Carole n’est pas pour autant seule dans la genèse de cette oeuvre: elle est accompagnée dans ce rôle par David Foster qui endosse le rôle de compositeur, officiant également à nouveau comme claviériste sur ce titre. Il aura donc réussi la prouesse de jouer deux fois sa chanson sur deux albums différents pendant deux années consécutives. Il s’agit de sa première collaboration avec Michael Jackson, et il amène dans ses bagages un spécialiste des programmes de synthétiseurs, Steve Porcaro, un membre de Toto, le nouveau groupe californien de l’époque. Ce dernier, dont c’est également la première collaboration dans la discographie de Jackson, restera un des musiciens les plus présents jusqu’à l’album « HIStory », à l’image de sa composition avec John Bettis, l’incoutournable « Human Nature ». Foster n’est cependant pas en reste pour être présent dans la durée puisque nous le retrouverons derrière ses claviers pour l’album « Thriller ». Sa production pour la bande-originale du film « Bodyguard » en 1992 et ses 25 millions d’exemplaires vendus portés par le tube de Whitney Houston « I Will Always Love You », ont pu interpeller l’attention de Mike. Foster est donc de retour pour l’album « HIStory » et j’ai en mémoire ses productions grandioses pour « Earth Song » et « Childhood ». David Foster a donc eu le nez creux de composer cette ballade en 1978, alors qu’elle aurait pu rester confidentielle en se cantonnant à la discographie e Carole Bayer Sager. Cette œuvre est en tout cas plus importante qu’il n’y paraît.

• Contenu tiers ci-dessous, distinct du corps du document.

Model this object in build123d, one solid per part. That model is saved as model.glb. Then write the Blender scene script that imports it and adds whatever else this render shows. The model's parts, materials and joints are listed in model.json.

Cette promotion de l’album Off The Wall a compté à son actif la parution de cinq 45 tours ainsi que trois vidéos-clips. En cette période, Michael n’était pas encore le roi en ce domaine, mais cet accessoire a été maintes fois jugé indispensable pour nous aider à aimer une chanson. Le titre « It’s The Falling In Love », dans la catégorie de ceux qui n’ont connu qu’une existence sur un album du Roi de La Pop, est l’exemple parfait pour contredire cette affirmation. Chaque chanson a son histoire, et chacune a apporté sa pierre à l’édifice dans cette riche discographie aux multiples générations d’auditeurs.